### DATA PROVIDED
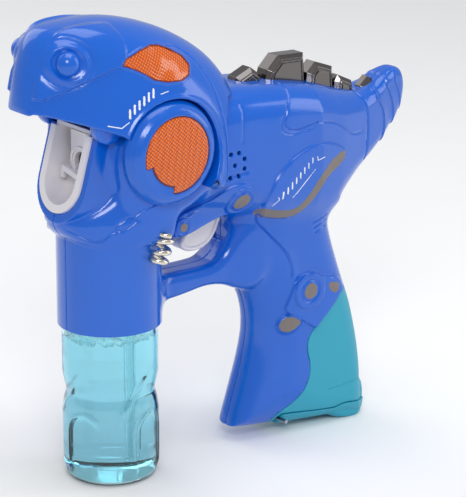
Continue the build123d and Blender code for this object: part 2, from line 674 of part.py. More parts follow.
---
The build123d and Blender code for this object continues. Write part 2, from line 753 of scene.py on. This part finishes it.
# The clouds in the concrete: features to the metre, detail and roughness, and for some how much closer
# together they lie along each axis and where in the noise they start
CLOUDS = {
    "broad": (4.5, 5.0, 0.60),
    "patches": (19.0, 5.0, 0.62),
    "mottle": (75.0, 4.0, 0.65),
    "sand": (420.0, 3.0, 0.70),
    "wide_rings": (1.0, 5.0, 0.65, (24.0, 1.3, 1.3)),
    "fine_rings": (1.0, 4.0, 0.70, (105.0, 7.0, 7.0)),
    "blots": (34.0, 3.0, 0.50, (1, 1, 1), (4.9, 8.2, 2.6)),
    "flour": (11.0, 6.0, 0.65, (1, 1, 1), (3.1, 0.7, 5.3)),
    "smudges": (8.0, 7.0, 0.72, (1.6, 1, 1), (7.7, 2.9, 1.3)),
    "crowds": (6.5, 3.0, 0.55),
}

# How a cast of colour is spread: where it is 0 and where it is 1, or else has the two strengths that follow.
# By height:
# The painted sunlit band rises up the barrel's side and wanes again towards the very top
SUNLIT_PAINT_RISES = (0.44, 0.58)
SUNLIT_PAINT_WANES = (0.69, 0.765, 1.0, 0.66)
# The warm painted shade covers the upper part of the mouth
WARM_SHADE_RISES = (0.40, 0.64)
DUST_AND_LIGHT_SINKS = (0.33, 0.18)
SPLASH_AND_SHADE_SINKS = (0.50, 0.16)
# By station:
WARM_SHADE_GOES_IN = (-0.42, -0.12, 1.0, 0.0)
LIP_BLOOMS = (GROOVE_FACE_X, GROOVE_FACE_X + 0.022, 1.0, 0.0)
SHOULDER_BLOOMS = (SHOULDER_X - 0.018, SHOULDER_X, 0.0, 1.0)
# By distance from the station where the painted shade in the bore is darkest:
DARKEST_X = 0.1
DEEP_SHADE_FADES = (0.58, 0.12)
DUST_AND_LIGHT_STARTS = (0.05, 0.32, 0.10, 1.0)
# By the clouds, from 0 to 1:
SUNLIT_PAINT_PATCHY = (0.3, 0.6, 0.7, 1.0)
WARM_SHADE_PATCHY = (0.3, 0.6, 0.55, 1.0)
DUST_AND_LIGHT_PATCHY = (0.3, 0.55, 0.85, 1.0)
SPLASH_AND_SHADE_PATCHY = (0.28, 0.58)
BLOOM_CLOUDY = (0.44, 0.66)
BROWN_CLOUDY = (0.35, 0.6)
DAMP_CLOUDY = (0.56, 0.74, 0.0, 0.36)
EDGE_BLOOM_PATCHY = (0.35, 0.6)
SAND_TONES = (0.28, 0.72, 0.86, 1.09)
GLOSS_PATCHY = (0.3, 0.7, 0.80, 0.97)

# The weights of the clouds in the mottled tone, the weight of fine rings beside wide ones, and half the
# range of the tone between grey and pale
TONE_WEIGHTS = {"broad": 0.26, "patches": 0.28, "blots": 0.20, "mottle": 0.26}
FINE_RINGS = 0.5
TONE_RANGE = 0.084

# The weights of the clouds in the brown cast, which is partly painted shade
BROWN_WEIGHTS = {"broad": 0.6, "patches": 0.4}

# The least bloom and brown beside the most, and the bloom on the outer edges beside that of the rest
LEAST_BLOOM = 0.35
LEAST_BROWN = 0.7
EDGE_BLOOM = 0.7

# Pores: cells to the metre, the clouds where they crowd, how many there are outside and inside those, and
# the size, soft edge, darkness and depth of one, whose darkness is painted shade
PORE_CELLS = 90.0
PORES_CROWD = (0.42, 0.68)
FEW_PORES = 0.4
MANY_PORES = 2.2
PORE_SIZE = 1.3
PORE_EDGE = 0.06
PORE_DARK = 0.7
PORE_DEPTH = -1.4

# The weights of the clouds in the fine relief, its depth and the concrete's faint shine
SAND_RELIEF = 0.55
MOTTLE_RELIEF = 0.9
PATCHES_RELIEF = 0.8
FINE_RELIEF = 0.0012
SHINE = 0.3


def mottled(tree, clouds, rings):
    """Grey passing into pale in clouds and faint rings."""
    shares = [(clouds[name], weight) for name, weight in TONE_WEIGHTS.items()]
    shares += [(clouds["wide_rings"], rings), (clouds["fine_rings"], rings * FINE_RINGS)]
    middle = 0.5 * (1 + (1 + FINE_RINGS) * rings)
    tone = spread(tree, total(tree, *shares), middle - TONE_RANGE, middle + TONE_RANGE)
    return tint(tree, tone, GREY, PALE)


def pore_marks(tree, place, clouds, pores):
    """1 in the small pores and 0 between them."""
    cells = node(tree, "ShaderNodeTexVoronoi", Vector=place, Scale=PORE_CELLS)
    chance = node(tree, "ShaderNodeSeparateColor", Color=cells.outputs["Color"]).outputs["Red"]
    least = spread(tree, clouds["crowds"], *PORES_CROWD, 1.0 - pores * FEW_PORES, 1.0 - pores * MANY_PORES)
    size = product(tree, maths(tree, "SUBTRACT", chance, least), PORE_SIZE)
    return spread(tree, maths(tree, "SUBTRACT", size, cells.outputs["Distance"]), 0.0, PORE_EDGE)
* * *
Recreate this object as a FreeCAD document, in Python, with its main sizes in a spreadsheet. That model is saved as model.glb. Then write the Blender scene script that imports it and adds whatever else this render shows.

### THE REQUEST
Out of the preceding entries, pull every line containing the string "object".

### FINISHED ANSWER
Continue the build123d and Blender code for this object: part 2, from line 674 of part.py. More parts follow.
The build123d and Blender code for this object continues. Write part 2, from line 753 of scene.py on. This part finishes it.
Recreate this object as a FreeCAD document, in Python, with its main sizes in a spreadsheet. That model is saved as model.glb. Then write the Blender scene script that imports it and adds whatever else this render shows.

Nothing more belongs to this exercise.